• Data entries:
start
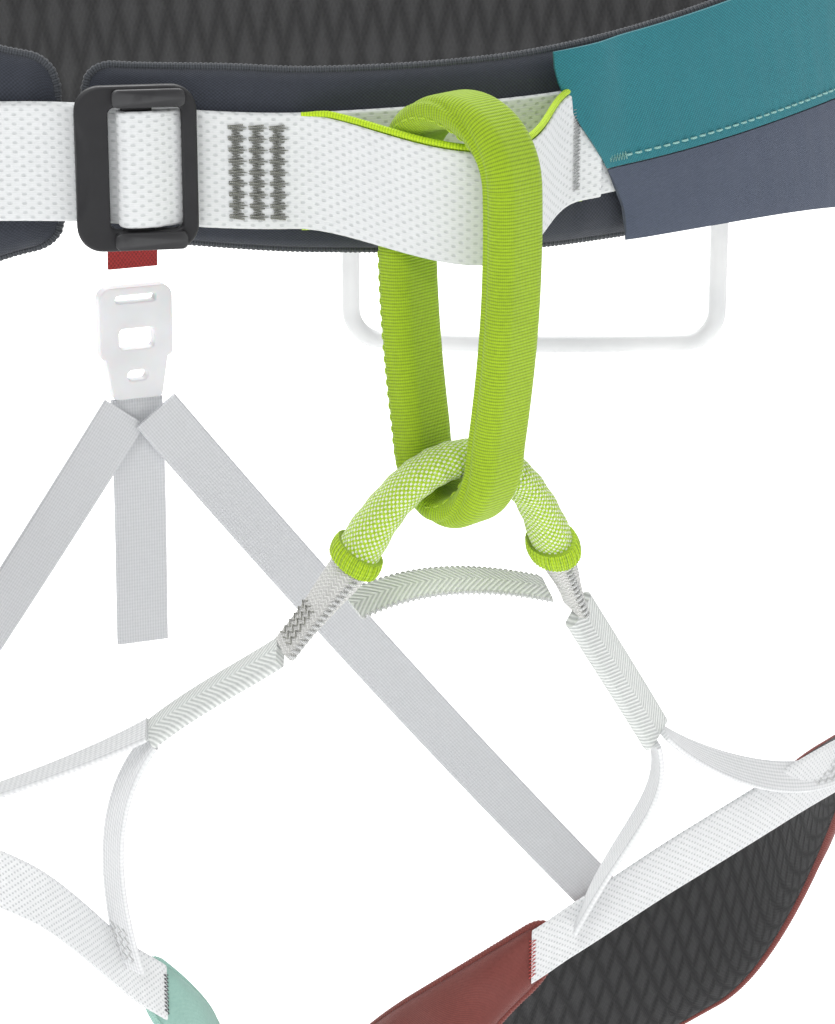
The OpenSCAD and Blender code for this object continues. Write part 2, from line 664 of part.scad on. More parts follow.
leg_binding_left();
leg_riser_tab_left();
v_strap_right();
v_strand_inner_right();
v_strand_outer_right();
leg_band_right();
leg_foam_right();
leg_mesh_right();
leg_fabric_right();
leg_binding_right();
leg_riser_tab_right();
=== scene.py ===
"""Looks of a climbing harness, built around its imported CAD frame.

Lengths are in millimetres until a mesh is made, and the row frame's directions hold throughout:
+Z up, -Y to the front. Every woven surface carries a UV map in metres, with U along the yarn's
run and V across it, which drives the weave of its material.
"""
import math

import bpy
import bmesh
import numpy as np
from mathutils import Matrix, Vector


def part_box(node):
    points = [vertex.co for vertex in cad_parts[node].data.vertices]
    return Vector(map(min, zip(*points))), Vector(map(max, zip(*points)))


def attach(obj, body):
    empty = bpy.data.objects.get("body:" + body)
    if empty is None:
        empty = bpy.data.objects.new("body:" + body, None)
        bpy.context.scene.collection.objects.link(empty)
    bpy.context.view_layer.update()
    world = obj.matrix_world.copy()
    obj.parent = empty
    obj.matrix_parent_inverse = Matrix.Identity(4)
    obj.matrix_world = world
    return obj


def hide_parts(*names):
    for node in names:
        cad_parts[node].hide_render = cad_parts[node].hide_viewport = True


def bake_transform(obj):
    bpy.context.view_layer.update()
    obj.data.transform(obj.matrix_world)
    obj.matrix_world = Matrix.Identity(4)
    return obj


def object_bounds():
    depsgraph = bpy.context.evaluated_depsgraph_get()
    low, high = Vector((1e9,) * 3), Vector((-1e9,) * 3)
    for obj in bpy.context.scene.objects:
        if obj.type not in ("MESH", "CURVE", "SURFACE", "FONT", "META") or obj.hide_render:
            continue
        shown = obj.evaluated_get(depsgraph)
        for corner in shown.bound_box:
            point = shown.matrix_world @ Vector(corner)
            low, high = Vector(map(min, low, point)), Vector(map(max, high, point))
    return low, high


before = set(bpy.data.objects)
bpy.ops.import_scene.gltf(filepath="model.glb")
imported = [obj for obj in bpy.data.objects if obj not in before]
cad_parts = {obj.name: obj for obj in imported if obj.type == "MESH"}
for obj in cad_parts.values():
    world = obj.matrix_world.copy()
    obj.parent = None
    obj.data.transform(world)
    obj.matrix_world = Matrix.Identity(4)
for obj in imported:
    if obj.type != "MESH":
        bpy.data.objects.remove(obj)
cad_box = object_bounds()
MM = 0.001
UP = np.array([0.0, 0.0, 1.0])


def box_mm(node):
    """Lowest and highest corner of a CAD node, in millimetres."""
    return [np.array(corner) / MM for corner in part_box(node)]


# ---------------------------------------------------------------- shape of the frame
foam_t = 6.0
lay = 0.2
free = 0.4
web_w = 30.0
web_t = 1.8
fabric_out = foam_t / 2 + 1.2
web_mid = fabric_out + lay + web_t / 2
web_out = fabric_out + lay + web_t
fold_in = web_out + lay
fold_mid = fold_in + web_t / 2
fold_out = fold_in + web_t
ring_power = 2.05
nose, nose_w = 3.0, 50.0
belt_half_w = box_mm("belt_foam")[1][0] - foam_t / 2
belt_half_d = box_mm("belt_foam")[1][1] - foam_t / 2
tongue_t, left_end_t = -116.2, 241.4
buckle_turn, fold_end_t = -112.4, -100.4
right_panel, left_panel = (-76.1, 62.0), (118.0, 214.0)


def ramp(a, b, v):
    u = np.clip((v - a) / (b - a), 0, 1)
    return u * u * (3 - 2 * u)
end
start
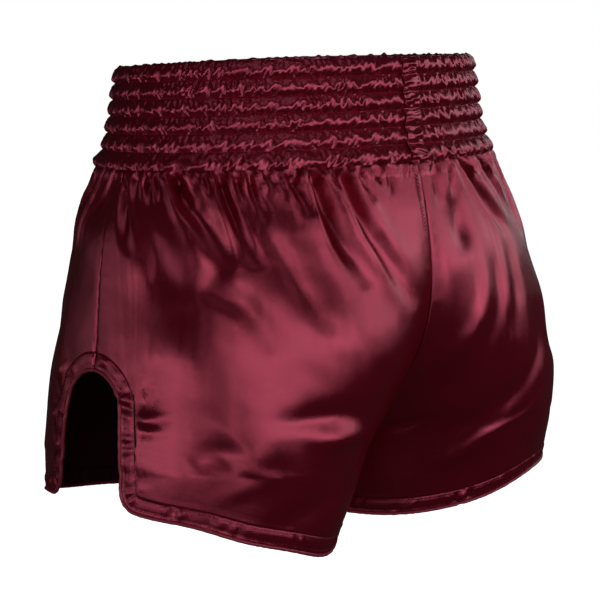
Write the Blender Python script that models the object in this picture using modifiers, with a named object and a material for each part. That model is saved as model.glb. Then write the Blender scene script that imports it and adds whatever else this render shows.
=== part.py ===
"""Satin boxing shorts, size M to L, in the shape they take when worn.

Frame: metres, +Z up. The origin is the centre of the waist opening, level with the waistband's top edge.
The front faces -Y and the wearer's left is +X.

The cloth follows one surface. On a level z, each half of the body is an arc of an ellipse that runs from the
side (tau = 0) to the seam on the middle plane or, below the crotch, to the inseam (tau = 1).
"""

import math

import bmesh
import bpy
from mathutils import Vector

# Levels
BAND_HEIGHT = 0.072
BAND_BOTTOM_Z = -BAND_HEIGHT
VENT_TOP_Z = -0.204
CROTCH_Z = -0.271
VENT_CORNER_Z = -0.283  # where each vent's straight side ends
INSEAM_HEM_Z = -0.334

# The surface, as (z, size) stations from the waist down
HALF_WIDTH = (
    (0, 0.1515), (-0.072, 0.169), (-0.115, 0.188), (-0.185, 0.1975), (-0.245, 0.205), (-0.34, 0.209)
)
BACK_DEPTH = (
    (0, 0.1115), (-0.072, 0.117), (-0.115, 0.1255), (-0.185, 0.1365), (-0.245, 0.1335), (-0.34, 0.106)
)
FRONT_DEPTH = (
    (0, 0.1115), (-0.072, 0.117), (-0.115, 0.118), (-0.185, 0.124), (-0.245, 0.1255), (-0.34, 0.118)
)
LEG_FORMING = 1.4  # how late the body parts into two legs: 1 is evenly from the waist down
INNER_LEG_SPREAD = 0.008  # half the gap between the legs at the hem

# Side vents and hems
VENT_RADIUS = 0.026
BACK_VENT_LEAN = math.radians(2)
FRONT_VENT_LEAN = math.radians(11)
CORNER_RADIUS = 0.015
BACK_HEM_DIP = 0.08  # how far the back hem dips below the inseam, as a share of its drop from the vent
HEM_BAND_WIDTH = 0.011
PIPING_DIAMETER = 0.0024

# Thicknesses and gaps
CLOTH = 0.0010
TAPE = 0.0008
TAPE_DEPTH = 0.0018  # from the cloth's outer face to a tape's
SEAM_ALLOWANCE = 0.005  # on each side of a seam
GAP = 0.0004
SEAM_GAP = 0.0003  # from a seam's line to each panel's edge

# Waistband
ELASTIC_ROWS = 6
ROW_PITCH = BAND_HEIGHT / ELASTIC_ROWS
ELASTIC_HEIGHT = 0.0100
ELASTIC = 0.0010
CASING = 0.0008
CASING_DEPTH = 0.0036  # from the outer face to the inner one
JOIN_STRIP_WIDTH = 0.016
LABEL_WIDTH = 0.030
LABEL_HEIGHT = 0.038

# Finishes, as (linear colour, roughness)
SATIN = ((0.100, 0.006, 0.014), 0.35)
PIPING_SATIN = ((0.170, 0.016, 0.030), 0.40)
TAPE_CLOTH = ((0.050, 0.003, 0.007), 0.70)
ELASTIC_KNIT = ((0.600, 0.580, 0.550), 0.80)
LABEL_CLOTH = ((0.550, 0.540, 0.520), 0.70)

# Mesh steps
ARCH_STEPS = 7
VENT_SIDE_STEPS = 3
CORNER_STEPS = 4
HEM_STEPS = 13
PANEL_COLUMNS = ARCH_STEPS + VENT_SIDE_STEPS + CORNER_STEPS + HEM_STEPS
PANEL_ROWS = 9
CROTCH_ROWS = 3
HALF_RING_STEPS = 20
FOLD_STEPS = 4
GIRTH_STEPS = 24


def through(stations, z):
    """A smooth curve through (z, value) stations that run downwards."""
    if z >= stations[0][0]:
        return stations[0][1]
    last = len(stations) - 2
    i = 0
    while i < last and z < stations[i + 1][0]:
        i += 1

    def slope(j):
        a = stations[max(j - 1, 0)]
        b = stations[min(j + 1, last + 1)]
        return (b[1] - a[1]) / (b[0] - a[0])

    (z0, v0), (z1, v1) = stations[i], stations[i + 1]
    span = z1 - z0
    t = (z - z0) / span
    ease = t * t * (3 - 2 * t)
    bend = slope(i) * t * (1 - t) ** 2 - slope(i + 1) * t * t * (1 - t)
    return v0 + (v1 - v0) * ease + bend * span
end
start
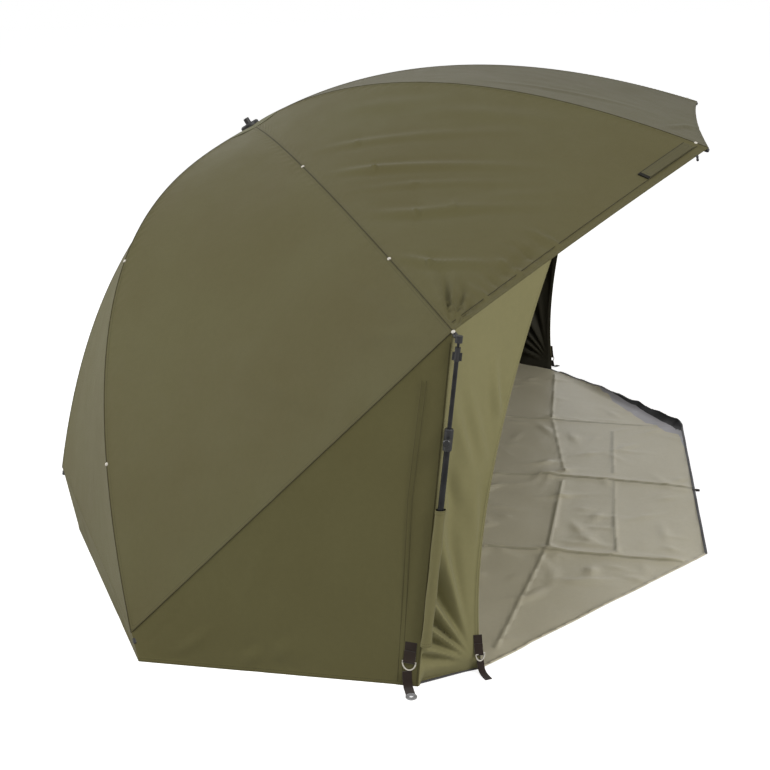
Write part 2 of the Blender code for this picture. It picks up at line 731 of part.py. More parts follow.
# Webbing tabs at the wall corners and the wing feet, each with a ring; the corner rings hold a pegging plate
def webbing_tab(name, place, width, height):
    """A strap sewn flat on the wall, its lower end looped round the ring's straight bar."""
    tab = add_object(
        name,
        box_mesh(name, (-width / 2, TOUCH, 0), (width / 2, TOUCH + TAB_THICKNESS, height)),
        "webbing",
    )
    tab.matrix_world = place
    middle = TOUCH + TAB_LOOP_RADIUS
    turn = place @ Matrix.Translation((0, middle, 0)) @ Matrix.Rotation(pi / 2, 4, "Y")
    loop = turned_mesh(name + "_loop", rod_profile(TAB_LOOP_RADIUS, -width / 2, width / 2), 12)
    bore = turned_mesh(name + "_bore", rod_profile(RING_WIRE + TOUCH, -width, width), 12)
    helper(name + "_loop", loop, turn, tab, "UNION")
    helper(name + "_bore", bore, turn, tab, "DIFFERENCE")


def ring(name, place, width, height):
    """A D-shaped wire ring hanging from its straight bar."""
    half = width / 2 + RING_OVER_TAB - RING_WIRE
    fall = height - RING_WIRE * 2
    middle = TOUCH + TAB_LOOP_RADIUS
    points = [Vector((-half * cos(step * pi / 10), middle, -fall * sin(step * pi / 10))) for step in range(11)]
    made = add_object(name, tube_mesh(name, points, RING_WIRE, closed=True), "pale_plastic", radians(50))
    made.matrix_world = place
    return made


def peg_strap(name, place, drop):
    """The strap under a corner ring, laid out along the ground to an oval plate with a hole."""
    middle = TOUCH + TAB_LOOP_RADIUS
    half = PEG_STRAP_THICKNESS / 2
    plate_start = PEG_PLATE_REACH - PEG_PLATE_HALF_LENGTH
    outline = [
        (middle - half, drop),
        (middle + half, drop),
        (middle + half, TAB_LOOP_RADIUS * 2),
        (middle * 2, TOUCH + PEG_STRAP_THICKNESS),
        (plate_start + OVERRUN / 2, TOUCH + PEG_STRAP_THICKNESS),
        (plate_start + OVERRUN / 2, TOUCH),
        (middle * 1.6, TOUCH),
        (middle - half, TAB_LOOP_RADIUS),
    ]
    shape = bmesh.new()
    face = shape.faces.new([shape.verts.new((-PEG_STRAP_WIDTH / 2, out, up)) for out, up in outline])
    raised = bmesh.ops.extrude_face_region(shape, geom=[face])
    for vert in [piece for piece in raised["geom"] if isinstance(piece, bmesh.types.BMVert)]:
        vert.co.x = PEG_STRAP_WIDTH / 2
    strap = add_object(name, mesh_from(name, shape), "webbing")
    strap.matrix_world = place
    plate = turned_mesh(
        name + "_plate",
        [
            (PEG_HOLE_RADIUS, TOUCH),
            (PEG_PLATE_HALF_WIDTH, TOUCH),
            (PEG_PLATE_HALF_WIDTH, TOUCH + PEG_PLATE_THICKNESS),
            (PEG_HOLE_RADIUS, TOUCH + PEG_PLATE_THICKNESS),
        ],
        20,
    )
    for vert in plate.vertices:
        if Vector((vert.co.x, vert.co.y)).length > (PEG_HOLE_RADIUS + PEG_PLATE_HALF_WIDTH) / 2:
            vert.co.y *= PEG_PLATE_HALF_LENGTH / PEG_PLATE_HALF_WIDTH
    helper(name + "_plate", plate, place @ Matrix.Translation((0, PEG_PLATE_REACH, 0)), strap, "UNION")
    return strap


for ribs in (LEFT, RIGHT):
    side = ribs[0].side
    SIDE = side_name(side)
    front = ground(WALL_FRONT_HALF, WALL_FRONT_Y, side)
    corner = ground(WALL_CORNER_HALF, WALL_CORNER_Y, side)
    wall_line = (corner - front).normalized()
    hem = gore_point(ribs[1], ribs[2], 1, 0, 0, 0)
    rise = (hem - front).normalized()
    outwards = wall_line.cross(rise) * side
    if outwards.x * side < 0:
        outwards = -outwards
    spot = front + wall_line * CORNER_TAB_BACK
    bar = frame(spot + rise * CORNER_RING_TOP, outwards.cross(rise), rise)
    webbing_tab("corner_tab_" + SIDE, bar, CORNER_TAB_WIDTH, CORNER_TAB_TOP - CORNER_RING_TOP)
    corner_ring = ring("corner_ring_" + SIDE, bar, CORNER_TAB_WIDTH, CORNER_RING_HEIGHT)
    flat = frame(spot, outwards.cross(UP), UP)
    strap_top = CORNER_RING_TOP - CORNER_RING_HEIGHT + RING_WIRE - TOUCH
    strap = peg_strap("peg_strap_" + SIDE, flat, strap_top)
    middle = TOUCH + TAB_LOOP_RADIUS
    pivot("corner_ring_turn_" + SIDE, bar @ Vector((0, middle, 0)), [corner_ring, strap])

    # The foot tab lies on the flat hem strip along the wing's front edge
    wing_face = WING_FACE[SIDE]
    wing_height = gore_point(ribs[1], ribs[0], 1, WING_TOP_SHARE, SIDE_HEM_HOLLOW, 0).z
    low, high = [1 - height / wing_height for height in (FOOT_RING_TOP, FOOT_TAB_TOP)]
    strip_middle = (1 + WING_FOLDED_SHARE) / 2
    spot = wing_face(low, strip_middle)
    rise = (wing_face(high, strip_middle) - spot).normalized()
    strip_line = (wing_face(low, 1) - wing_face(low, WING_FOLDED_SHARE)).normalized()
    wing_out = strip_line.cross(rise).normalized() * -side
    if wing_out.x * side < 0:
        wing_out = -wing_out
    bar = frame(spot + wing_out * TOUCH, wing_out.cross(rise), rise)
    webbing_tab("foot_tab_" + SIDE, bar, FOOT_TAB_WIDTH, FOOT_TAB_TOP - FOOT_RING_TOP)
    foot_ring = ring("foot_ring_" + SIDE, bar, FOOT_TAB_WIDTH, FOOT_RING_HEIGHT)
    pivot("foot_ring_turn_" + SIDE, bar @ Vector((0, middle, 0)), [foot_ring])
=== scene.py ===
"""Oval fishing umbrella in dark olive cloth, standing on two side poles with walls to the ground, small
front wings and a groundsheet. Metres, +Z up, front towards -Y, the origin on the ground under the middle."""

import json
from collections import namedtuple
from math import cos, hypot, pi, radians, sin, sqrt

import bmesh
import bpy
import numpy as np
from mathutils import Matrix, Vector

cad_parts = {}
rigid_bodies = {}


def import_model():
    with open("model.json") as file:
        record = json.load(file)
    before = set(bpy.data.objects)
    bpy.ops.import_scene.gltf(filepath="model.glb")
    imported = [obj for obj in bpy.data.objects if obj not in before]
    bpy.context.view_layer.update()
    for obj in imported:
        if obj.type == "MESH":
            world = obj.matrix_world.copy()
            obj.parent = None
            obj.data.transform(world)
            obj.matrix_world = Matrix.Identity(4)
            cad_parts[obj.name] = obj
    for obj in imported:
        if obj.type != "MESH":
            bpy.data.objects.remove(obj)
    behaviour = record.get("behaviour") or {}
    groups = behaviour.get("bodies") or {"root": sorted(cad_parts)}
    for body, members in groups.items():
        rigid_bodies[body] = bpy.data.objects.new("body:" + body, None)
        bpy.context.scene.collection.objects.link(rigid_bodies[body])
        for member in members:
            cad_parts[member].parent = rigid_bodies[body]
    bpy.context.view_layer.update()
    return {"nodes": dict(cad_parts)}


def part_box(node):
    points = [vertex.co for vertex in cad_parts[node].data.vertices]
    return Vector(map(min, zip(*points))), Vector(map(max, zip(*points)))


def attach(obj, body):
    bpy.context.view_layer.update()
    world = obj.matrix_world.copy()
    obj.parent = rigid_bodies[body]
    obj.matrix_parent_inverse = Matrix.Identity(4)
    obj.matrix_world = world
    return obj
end
Nothing but the lines from the one with "low, high = [1" through the one with "cad_parts[member].parent = rigid_bodies[body]" should be repeated, and each exactly.

    low, high = [1 - height / wing_height for height in (FOOT_RING_TOP, FOOT_TAB_TOP)]
    strip_middle = (1 + WING_FOLDED_SHARE) / 2
    spot = wing_face(low, strip_middle)
    rise = (wing_face(high, strip_middle) - spot).normalized()
    strip_line = (wing_face(low, 1) - wing_face(low, WING_FOLDED_SHARE)).normalized()
    wing_out = strip_line.cross(rise).normalized() * -side
    if wing_out.x * side < 0:
        wing_out = -wing_out
    bar = frame(spot + wing_out * TOUCH, wing_out.cross(rise), rise)
    webbing_tab("foot_tab_" + SIDE, bar, FOOT_TAB_WIDTH, FOOT_TAB_TOP - FOOT_RING_TOP)
    foot_ring = ring("foot_ring_" + SIDE, bar, FOOT_TAB_WIDTH, FOOT_RING_HEIGHT)
    pivot("foot_ring_turn_" + SIDE, bar @ Vector((0, middle, 0)), [foot_ring])
=== scene.py ===
"""Oval fishing umbrella in dark olive cloth, standing on two side poles with walls to the ground, small
front wings and a groundsheet. Metres, +Z up, front towards -Y, the origin on the ground under the middle."""

import json
from collections import namedtuple
from math import cos, hypot, pi, radians, sin, sqrt

import bmesh
import bpy
import numpy as np
from mathutils import Matrix, Vector

cad_parts = {}
rigid_bodies = {}


def import_model():
    with open("model.json") as file:
        record = json.load(file)
    before = set(bpy.data.objects)
    bpy.ops.import_scene.gltf(filepath="model.glb")
    imported = [obj for obj in bpy.data.objects if obj not in before]
    bpy.context.view_layer.update()
    for obj in imported:
        if obj.type == "MESH":
            world = obj.matrix_world.copy()
            obj.parent = None
            obj.data.transform(world)
            obj.matrix_world = Matrix.Identity(4)
            cad_parts[obj.name] = obj
    for obj in imported:
        if obj.type != "MESH":
            bpy.data.objects.remove(obj)
    behaviour = record.get("behaviour") or {}
    groups = behaviour.get("bodies") or {"root": sorted(cad_parts)}
    for body, members in groups.items():
        rigid_bodies[body] = bpy.data.objects.new("body:" + body, None)
        bpy.context.scene.collection.objects.link(rigid_bodies[body])
        for member in members:
            cad_parts[member].parent = rigid_bodies[body]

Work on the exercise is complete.